The nature of WALKER’s tranquil and horizontal jazz-folk couldn’t quite sustain the power of his pop/rock peers from a bygone age, when his 2018 follow-up, DEAFMAN GLANCE {*7}, for the most part, fell on deaf ears. Despite the co-producing efforts of Leroy Bach (his guitarist/arranger), Ryley’s tendency to trek to off-grid territories was probably the reason for the set’s commercial canning. If post-rockers TORTOISE had within them a singer, it’d be the KEVIN AYERS-ish Ryley; and by that fact alone, one can hear these connective classifications by way of cool cuts, `In Castle Dome’, `22 Days’, `Telluride Speed’ and `Expired’.
Who knew Ryley was a devotee of the DAVE MATTHEWS BAND? Well, this was not so much hitherto apparent late 2018, but uber-prominent and fully-realised on the interpretive track-for-track of the shelved, THE LILLYWHITE SESSIONS {*7}; a record from the vaults that DMB failed to commercially release way back in 2000 via producer Steve Lillywhite. Here, WALKER transformed tracks like `Busted Stuff’, `Diggin’ A Ditch’, `Grey Street’, `Sweet Up And Down’, `Grace Is Gone’, `Captain’ et al as if he’d penned them himself; maybe with the aid of an un-shelled TORTOISE combo exploring the possibilities of a “Pink Moon” sequel.
Fitting time around another mood-enhancing, instrumental Charles Rumback collaboration (for Thrill Jockey Records), LITTLE COMMON TWIST (2019) {*8}, folk-fusion finger-picker RYLEY WALKER excelled on most levels.
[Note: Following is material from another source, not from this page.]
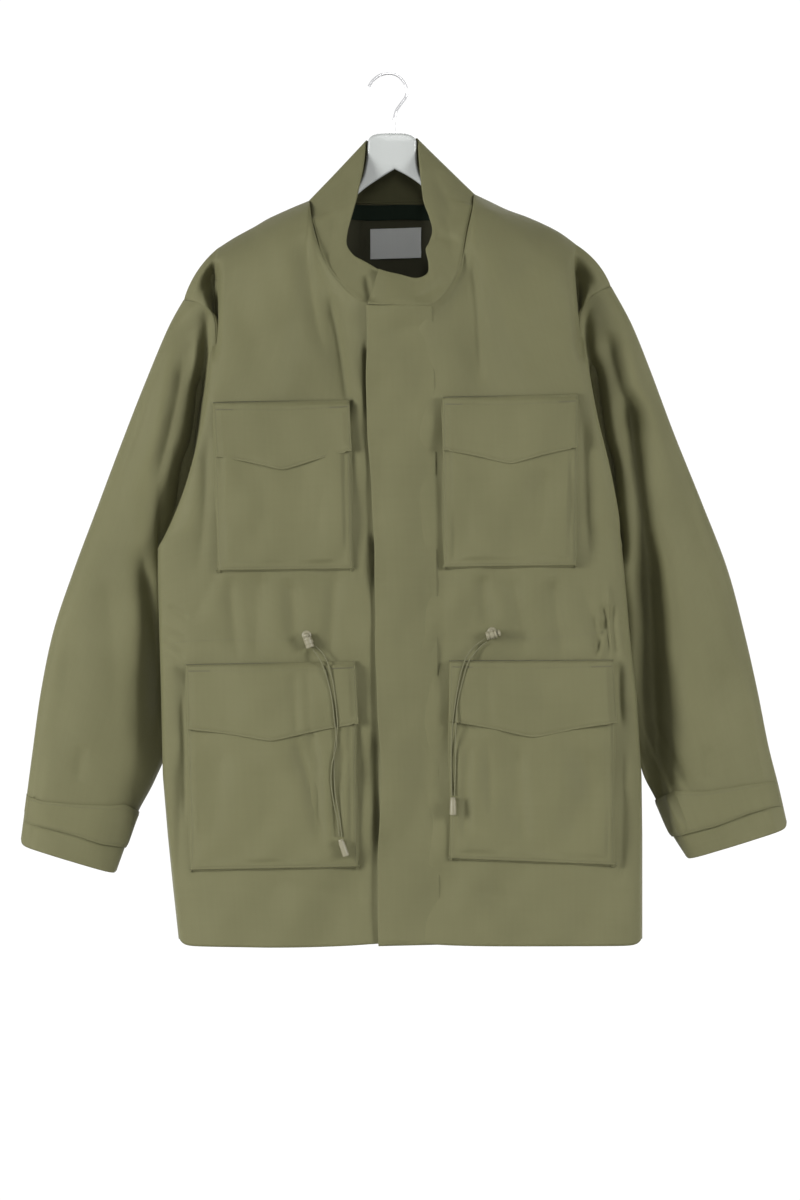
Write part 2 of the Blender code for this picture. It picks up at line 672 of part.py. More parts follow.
def build_pockets(front_left, front_right):
    """Bags and flaps; returns the outsides of what lies on each front, for the cords."""
    shell = shell_material()
    outsides = {"left": [], "right": []}
    for name, corners in POCKETS.items():
        surface = front_left if name.endswith("left") else front_right
        top_left, top_right, bottom_right, bottom_left, flap_left, flap_right, point = corners
        width = top_right[0] - top_left[0]

        def stand(s, t, x, z):
            edge = min(s, 1 - s) * width
            height = (1 - t) * (top_left[1] - bottom_left[1])
            below = (top_left[1] - FLAP_SEAM - z) / POCKET_MOUTH
            turned = max(0.0, min(1.0, edge / POCKET_TURN, height / POCKET_TURN, below))
            return SEAM_GAP + 0.3 + POCKET_STAND * math.sin(turned * math.pi / 2)

        bag = tuple((x, z - FLAP_SEAM) for x, z in (top_left, top_right)) + (bottom_right, bottom_left)
        level, side = name.split("_")
        outsides[side].append(laid(f"{level}_pocket_{side}", surface, bag, 8, 8, lambda s: 0.0, stand,
                                   CLOTH, shell))

        side_z = (flap_left[1] + flap_right[1]) / 2
        share = (point[0] - flap_left[0]) / (flap_right[0] - flap_left[0])

        def lower(s):
            reach = s / share if s < share else (1 - s) / (1 - share)
            return (side_z - point[1]) * min(1.0, reach)

        def over(s, t, x, z):
            away = smoothstep(0.0, 9.0, top_left[1] - z)
            return SEAM_GAP + 0.2 + away * (POCKET_STAND + CLOTH + SEAM_GAP + 0.5 + 1.2 * t)

        flap = (top_left, top_right, flap_right, flap_left)
        outsides[side].append(laid(f"{level}_flap_{side}", surface, flap, 8, 5, lower, over,
                                   STIFF_CLOTH, shell))
    return outsides


def build_fly(both_fronts):
    """The strip over the front closing, sewn at its right and free at its left."""
    steps_down, steps_across = 20, 4
    points = []
    for i in range(steps_down + 1):
        z = FLY[0][0] + (FLY[-1][0] - FLY[0][0]) * i / steps_down
        free_x = at_height(FLY, z, 1)
        sewn_x = at_height(FLY, z, 2)
        row = []
        for j in range(steps_across + 1):
            s = j / steps_across
            x = free_x + (sewn_x - free_x) * s
            lift = 1.4 * (1 - s) ** 2 * (0.5 + 0.5 * math.cos(z / 38.0))
            row.append((x, both_fronts.depth(x, z) - SEAM_GAP - 0.3 - lift - STIFF_CLOTH, z))
        points.append(row)
    flat_wall("fly", points, STIFF_CLOTH, shell_material())


def build_cuff_tabs():
    """Tabs round the cuffs and the hook patch that one closes on, moved out from the sleeve's surface."""
    pieces = (
        # name, first and last turn, shares at its top and bottom there, thickness, columns
        ("cuff_tab_left", 0.06, 1.30, (0.945, 0.975), (0.868, 0.935), STIFF_CLOTH, 12),
        ("cuff_tab_right", 0.06, 1.30, (0.93, 0.968), (0.862, 0.955), STIFF_CLOTH, 12),
        ("cuff_patch_left", -0.14, 0.03, (0.935, 0.965), (0.935, 0.965), CLOTH, 4),
    )
    for name, first, last, span_first, span_last, thickness, columns in pieces:
        left = name.endswith("left")
        table = SLEEVE_LEFT if left else SLEEVE_RIGHT
        points = []
        for i in range(4):
            row = []
            for j in range(columns + 1):
                turn = first + (last - first) * j / columns
                part = max(0.0, min(turn, 1.0))
                low = span_first[0] + (span_last[0] - span_first[0]) * part
                high = span_first[1] + (span_last[1] - span_first[1]) * part
                share = low + (high - low) * i / 3
                spot = sleeve_point(table, Vector(), share, turn)
                step = sleeve_point(table, Vector(), share, turn + 0.01) - spot
                down = sleeve_point(table, Vector(), share + 0.01, turn) - spot
                out = step.cross(down).normalized() * (-1 if left else 1)
                row.append(spot + out * (TAB_CLEAR + thickness))
            points.append(row)
        middle = points[1][columns // 2]
        wall(name, points, thickness, shell_material(), outside=(middle, middle - SLEEVE_MIDDLE[left]))


def build_neck_lining():
    """The darker cloth inside the back of the neck, the tape over its seam and the blank label."""
    lining = material("dark_lining", (0.055, 0.052, 0.035), 0.7)
    tape = material("green_tape", (0.01, 0.03, 0.018), 0.8)
    label = material("woven_label", (0.42, 0.44, 0.44), 0.7)

    def inside(x, z, clear):
        for a, b in zip(NECK_BACK, NECK_BACK[1:]):
            if x <= b[0]:
                return a[2] + (b[2] - a[2]) * (x - a[0]) / (b[0] - a[0]) - CLOTH - clear + (z + 150) * 0.02
        return 0.0

    def patch(name, x0, x1, top, bottom, clear, thickness, columns, rows, mat):
        across = [x0 + (x1 - x0) * j / columns for j in range(columns + 1)]
        down = [top + (bottom - top) * i / rows for i in range(rows + 1)]
        points = [[(x, inside(x, z, clear) - thickness, z) for x in across] for z in down]
        flat_wall(name, points, thickness, mat)

    patch("neck_lining", -55, 65, -154, -262, 2.6, 1.2, 10, 3, lining)
    patch("neck_tape", -50, 60, -154.5, -164, 4.4, 0.8, 10, 1, tape)
    patch("neck_label", -21, 40, -181, -217, 4.8, 0.8, 6, 2, label)


# ------------------------------------------------------------------------------ hanger and cords
def curve_tube(name, points, diameter, mat, parts):
    """A wire or cord: a smooth curve through the route, read every two diameters or so."""
    smooth = []
    for k in range(len(points) - 1):
        for step in range(parts):
            smooth.append(along(points, (k + step / parts) / (len(points) - 1)))
    smooth.append(points[-1])
    curve = bpy.data.curves.new(name, "CURVE")
    curve.dimensions = "3D"
    curve.bevel_depth = diameter / 2 * MM
    curve.bevel_resolution = 2
    curve.use_fill_caps = True
    spline = curve.splines.new("POLY")
    spline.points.add(len(smooth) - 1)
    for point, place in zip(spline.points, smooth):
        point.co = (*(Vector(place) * MM), 1.0)
    thing = bpy.data.objects.new(name, curve)
    curve.materials.append(mat)
    COAT.objects.link(thing)
    return thing


def build_hanger():
    """Moulded hanger: one outline with rounded head and sloping arms, bevelled all round."""
    outline = []
    for angle in range(0, 181, 20):
        turn = math.radians(180 - angle)
        outline.append((5 + 22.5 * math.copysign(abs(math.cos(turn)) ** 0.6, math.cos(turn)),
                        HANGER_TOP_Z - 11 + 11 * math.sin(turn) ** 0.8))
    right = [(28.5, -100), (36, -118), (60, -144), (103, -167), (165, -193), (212, -218),
             (217, -225), (215, -233), (206, -237), (103, -184), (38, -131)]
    left = [(-29, -137), (-94, -190), (-184, -241), (-193, -239), (-196, -230), (-191, -222),
            (-144, -200), (-94, -175), (-52, -151), (-28, -123), (-18.5, -101)]
    outline += right + [(8, -113)] + left
    curve = bpy.data.curves.new("hanger", "CURVE")
    curve.dimensions = "2D"
    curve.fill_mode = "BOTH"
    curve.extrude = (HANGER_THICK / 2 - 2) * MM
    spline = curve.splines.new("POLY")
    spline.points.add(len(outline) - 1)
    for point, (x, z) in zip(spline.points, outline):
        point.co = (x * MM, z * MM, 0.0, 1.0)
    spline.use_cyclic_u = True
    curve.bevel_depth = 2 * MM
    curve.bevel_resolution = 1
    curve.offset = -2 * MM
    drawn = bpy.data.objects.new("hanger_outline", curve)
    GUIDES.objects.link(drawn)
    bpy.context.view_layer.update()
    mesh = bpy.data.meshes.new_from_object(drawn.evaluated_get(bpy.context.evaluated_depsgraph_get()))
    mesh.name = "hanger"
    bm = bmesh.new()
    bm.from_mesh(mesh)
    bmesh.ops.remove_doubles(bm, verts=bm.verts, dist=0.00002)
    for vert in bm.verts:
        vert.co = Vector((vert.co.x, -vert.co.z, vert.co.y))
    bmesh.ops.recalc_face_normals(bm, faces=bm.faces)
    bm.to_mesh(mesh)
    bm.free()
    bpy.data.objects.remove(drawn, do_unlink=True)
    own("hanger", mesh, material("hanger_plastic", (0.58, 0.62, 0.6), 0.28))
    wire = [(x, 0.0, z) for x, z in HOOK_PATH]
    curve_tube("hook", wire, HOOK_WIRE, material("chrome", (0.62, 0.62, 0.63), 0.16, 1.0), 3)


def turned(name, centre, axis, sections, mat):
    """A round piece along an axis: sections of (distance along the axis, radius)."""
    bm = bmesh.new()
    way = Vector(axis).normalized()
    turn = way.to_track_quat("Z", "Y").to_matrix()
    profile = [bm.verts.new((radius * MM, 0.0, place * MM)) for place, radius in sections]
    edges = [bm.edges.new(pair) for pair in zip(profile, profile[1:])]
    bmesh.ops.spin(bm, geom=profile + edges, cent=(0, 0, 0), axis=(0, 0, 1), angle=2 * math.pi, steps=14,
                   use_merge=True)
    bmesh.ops.remove_doubles(bm, verts=bm.verts, dist=0.000005)
    bmesh.ops.holes_fill(bm, edges=[edge for edge in bm.edges if edge.is_boundary], sides=0)
    for vert in bm.verts:
        vert.co = turn @ vert.co + Vector(centre) * MM
    return finish(name, bm, mat)


def ring(name, centre, radius, hole, thick, mat):
    """A flat eyelet facing the front."""
    bm = bmesh.new()
    corners = [(hole, 0), (radius, 0), (radius, thick), (hole, thick)]
    profile = [bm.verts.new((r * MM, 0.0, h * MM)) for r, h in corners]
    edges = [bm.edges.new((profile[k], profile[(k + 1) % 4])) for k in range(4)]
    bmesh.ops.spin(bm, geom=profile + edges, cent=(0, 0, 0), axis=(0, 0, 1), angle=2 * math.pi, steps=16,
                   use_merge=True)
    bmesh.ops.remove_doubles(bm, verts=bm.verts, dist=0.000005)
    for vert in bm.verts:
        vert.co = Vector((vert.co.x, vert.co.z, vert.co.y)) + Vector(centre) * MM
    return finish(name, bm, mat)


def build_cords(faces):
    khaki = material("khaki_plastic", (0.33, 0.29, 0.19), 0.45)
    cord = material("cord", (0.16, 0.15, 0.085), 0.75)
    locks = {
        # side: eyelet x, z; lock centre x, z; the way it points
        "left": ((-97, -676), (-95, -679), (0.34, -0.94)),
        "right": ((124, -670), (126, -671), (-0.94, -0.34)),
    }
    for side, (eye, centre, way) in locks.items():
        surface = faces[side]
        base = surface.depth(eye[0], eye[1], 6.0)
        ring(f"eyelet_{side}", (eye[0], base - 1.6, eye[1]), 5.5, 2.4, 1.2, khaki)
        turned(f"cord_lock_{side}", (centre[0], base - 7.1, centre[1]), (way[0], 0.0, way[1]),
               [(-8.5, 3.0), (-8, 3.4), (-5.5, 3.4), (-5.2, 4.6), (-4.6, 5.0), (7.4, 5.0), (8.0, 4.4)], khaki)
    ends = {"left": ((-53, -925), (0.35, -0.94)), "right": ((77.5, -875.5), (0.0, -1.0))}
    for name, route in CORDS.items():
        side = name.split("_")[1]
        surface = faces[side]
        place = [(x, surface.depth(x, z, 9.0) - proud - 1.0 - CORD_DIAMETER / 2, z) for x, z, proud in route]
        curve_tube(name, place, CORD_DIAMETER, cord, 2)
    for side, (centre, way) in ends.items():
        base = faces[side].depth(centre[0], centre[1], 9.0)
        turned(f"cord_end_{side}", (centre[0], base - 5.2, centre[1]), (way[0], 0.0, way[1]),
               [(-10.5, 2.6), (-9.8, 3.6), (9.6, 4.2), (10.2, 3.6)], khaki)


clear_scene()
FRONTS = build_body()
build_sleeves()
build_collar()
FACES = {side: Surface([points]) for side, points in FRONTS.items()}
LAID = build_pockets(FACES["left"], FACES["right"])
build_fly(Surface(list(FRONTS.values())))
build_cuff_tabs()
build_neck_lining()
build_hanger()
build_cords({side: Surface([FRONTS[side]] + LAID[side]) for side in FRONTS})
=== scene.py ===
"""The looks of an olive raincoat on a moulded hanger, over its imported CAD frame.

Blender 4.5, metres, +Z up. The coat's front faces -Y and the origin is the inside top of the hook.
"Left" and "right" are the viewer's. The tables are in millimetres, in the frame of the CAD model.
"""
import math

import bmesh
import bpy
import numpy as np
from mathutils import Matrix, Vector
from mathutils.bvhtree import BVHTree


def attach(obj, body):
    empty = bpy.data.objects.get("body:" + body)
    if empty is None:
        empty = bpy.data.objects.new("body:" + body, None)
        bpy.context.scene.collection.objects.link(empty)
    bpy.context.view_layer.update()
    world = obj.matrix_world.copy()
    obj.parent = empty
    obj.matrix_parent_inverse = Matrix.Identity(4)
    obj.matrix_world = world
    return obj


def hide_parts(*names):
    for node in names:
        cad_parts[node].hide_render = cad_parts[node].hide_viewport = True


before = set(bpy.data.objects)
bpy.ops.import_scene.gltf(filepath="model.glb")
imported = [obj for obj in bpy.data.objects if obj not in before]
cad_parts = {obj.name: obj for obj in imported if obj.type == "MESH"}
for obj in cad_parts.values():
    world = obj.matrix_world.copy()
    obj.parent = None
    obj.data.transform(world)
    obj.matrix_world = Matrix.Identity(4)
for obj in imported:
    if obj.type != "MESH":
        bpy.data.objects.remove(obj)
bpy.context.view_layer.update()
MM = 0.001

# ------------------------------------------------------------------------------ camera and light
# The coat hangs free before white, seen square on from far away. Two big soft boxes light it evenly
# from left and right, with a weak one before it and one behind. A pale floor lies below the view.
VIEW_HEIGHT = 1.440
VIEW_X, VIEW_Z = 0.0144, -0.630
CAMERA_AWAY = 8.0
FLOOR_Z = -1.45

camera_data = bpy.data.cameras.new("camera")
camera_data.sensor_width = 36.0
camera_data.lens = camera_data.sensor_width * CAMERA_AWAY / VIEW_HEIGHT


def added(name, data):
    """An object that holds the data, at the scene's origin."""
    made = bpy.data.objects.new(name, data)
    bpy.context.scene.collection.objects.link(made)
    return made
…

The album represented a period – sessions taking place a few years back in Chicago – running up to RW’s “Lillywhite” stint. If one could re-imagine BERT JANSCH saddling up with TORTOISE (a la `Idiot Parade’), or indeed a meeting of ROBBIE BASHO jamming with POPOL VUH (a la `Self Blind Sun’); dream scenarios both, then this album would stir one’s loins. Add to that, the delicate interplay of `Ill-Fitting / No Sickness’ and the calm-before-the-storm cosmic gloom of `And You, These Sang’, and one almost shouts unwittingly for an encore – and that comes with crescendo closer, `Worn And Held’… more!